Now the inventory balance is better, but the consumer has also become cautious and Levi’s wholesale business — which it plans to keep as DTC grows — has taken a hit.

Levi’s fourth-quarter net income fell by 16 percent to $127 million from $151 million a year earlier. However, adjusted earnings per share rose by 10 cents to 44 cents, coming in 1 cent ahead of the 43 cents analysts projected, according to FactSet.

Sales for the quarter ended Nov. 26 rose 3 percent to $1.6 billion. That result was led by a 6 percent gain in the Americas, to $888 million, while the business in Europe rose 2 percent to $379 million and Asia was up 4 percent to $262 million.

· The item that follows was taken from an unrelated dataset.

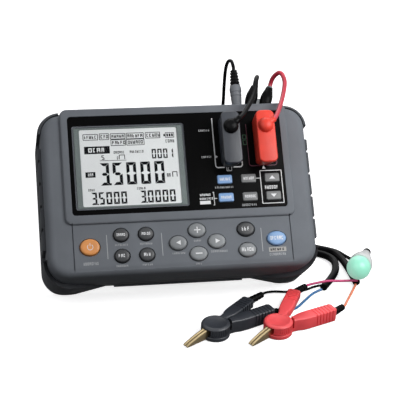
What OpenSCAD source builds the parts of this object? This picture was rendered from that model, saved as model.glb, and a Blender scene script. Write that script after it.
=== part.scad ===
// Micro ohmmeter leaning on its stand, with four-terminal clip leads and a result lamp plugged in.
// Lengths are in millimetres. The meter is drawn lying on its back, then leaned back as a whole.

/* [Meter] */
// Width over the rubber protector
body_w = 192; // [184:1:210]
// Height of the face over the protector
body_h = 121; // [118:1:132]
// Depth from the flat back to the key face
face_z = 53; // [51:0.5:60]
// Angle at which the face leans back from level
tilt = 48.6; // [44:0.2:54]
// Depth of the rear shell, where the two shells meet
split_z = 22; // [21:0.5:25]
// Wall of the plastic shells
wall = 2.2; // [1.8:0.1:2.6]
// Radius of the shells' corners
case_r = 14; // [10:1:16]

/* [Protector] */
// Thickness of the rubber at the sides
side_rubber = 2.3; // [2:0.1:3]
// Thickness of the rubber at the lower edge
foot_rubber = 3.3; // [3:0.1:4.5]
// Thickness of the rubber at the upper edge
top_rubber = 2.3; // [2:0.1:3]
// Height of the corner bumpers from the back
bumper_z = 50; // [48:0.5:51]
// Height of the ribbed side bands from the back
band_z = 45; // [40:0.5:46]
// Height cut from the lower rear edge so that it stands flat
rest_cut = 1.5; // [1:0.1:2]
// Distance between the ribs of the side bands
rib_pitch = 16.3; // [14:0.1:18]

/* [Display and panel] */
// Share of the width that the black panel takes
panel_w_share = 0.78125; // [0.76:0.005:0.8]
// Share of the height that the black panel takes
panel_h_share = 0.5818; // [0.57:0.005:0.585]
// Rise of the frame around the panel above the key face
frame_rise = 2; // [1.6:0.1:2.4]
// Margin of the raised frame around the panel
frame_margin = 5.2; // [4.5:0.1:5.4]
// Thickness of the panel sheet and the window
panel_t = 0.8; // [0.6:0.1:1]
// Share of the width that the display opening takes
window_w_share = 0.4083; // [0.39:0.005:0.415]
// Share of the height that the display opening takes
window_h_share = 0.4959; // [0.47:0.005:0.51]

/* [Keys] */
// Travel of a key
key_travel = 1.2; // [0.8:0.1:1.5]
// Height of a round key above the face
key_rise = 2; // [1.5:0.1:2.5]
// Height of a square key above the panel
square_key_rise = 1.2; // [0.8:0.1:1.6]
// Gap between a key and its hole
key_gap = 0.25; // [0.2:0.05:0.4]
// Width of the power key
power_key_w = 13.4; // [12:0.1:14]
// Width of a small dark key
small_key_w = 10.4; // [9.5:0.1:11]
// Width of a light grey key
grey_key_w = 12.2; // [11:0.1:12.6]
// Width of a square key
square_key_w = 10.5; // [9.5:0.1:11]
// Height of a square key
square_key_h = 6.2; // [5.6:0.1:6.8]

/* [Terminals] */
// Distance between the two pins of a plug
pin_pitch = 19; // [18:0.1:20]
// Radius of a plug pin
pin_r = 2; // [1.8:0.05:2.2]
// Width of a plug body
plug_w = 11; // [10:0.1:12]
// Length of a plug body
plug_l = 35; // [33:0.1:36]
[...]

While the Levi’s brand accounts for most of the company’s business, it also owns Dockers and Beyond Yoga. Together the two brands saw sales fall 11 percent to $113 million in the quarter, with a 14 percent increase at Beyond Yoga being outweighed by the 18 percent drop at Dockers.

Gass noted that DTC and international continued to do well, while wholesale declines moderated.

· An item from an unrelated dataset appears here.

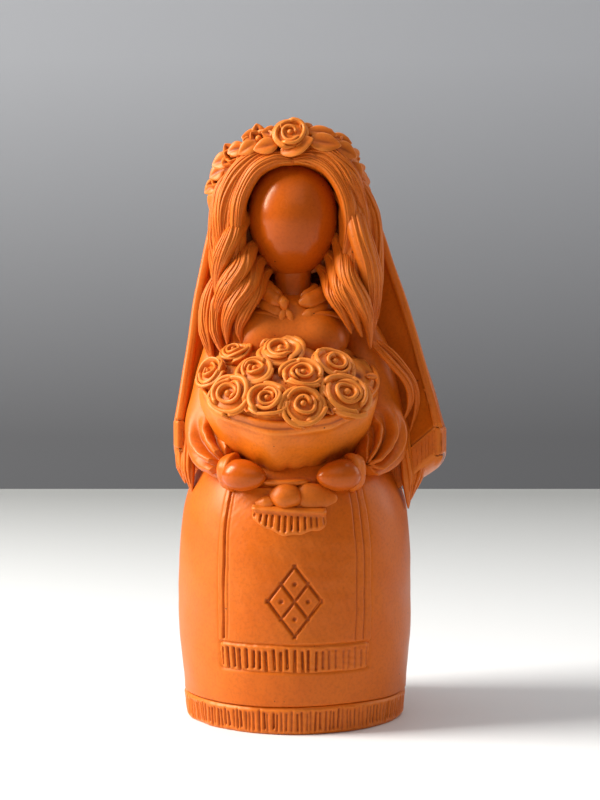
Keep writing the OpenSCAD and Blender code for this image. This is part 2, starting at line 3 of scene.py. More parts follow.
import bmesh
import bpy
import numpy as np
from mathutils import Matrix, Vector


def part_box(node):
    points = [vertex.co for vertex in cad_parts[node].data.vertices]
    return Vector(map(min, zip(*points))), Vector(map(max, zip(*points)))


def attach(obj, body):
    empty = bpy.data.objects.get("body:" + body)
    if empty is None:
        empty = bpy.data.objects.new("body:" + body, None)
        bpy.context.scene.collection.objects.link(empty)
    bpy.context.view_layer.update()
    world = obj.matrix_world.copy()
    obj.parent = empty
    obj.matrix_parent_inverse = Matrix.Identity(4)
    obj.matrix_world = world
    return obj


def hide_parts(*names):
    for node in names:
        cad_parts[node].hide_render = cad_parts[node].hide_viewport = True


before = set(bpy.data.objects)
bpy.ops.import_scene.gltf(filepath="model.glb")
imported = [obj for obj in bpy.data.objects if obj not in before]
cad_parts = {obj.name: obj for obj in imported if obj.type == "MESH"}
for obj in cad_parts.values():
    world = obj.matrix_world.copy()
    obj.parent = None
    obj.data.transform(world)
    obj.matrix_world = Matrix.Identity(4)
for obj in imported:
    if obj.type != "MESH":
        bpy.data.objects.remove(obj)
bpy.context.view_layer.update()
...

“The real important highlight there is that the U.S. Levi’s business in wholesale inflected to growth at plus-5 percent,” Gass said.

“We feel good about the momentum as we head into 2024,” she said. “But with that said, we believe the environment will continue to be volatile and hence we’re taking a cautious approach with our guidance for the year.”

For the full year, Levi’s net income fell 56 percent to $250 million, while adjusted earnings were down a lesser 27 percent to $441 million, or $1.10 a diluted share. Sales were flat at $6.2 billion.

This year, Levi’s is projecting that adjusted EPS will rise to a range of $1.15 to $1.25. Revenues are slated to grow by 1 to 3 percent — including a 2-point hit from the exit of the Denizen business at Target as well as planned reductions in off-price sales.

Denizen is a value spin-off of Levi’s that Target has sold for years, but the mass merchant is now selling the brand’s flagship Red Tab looks.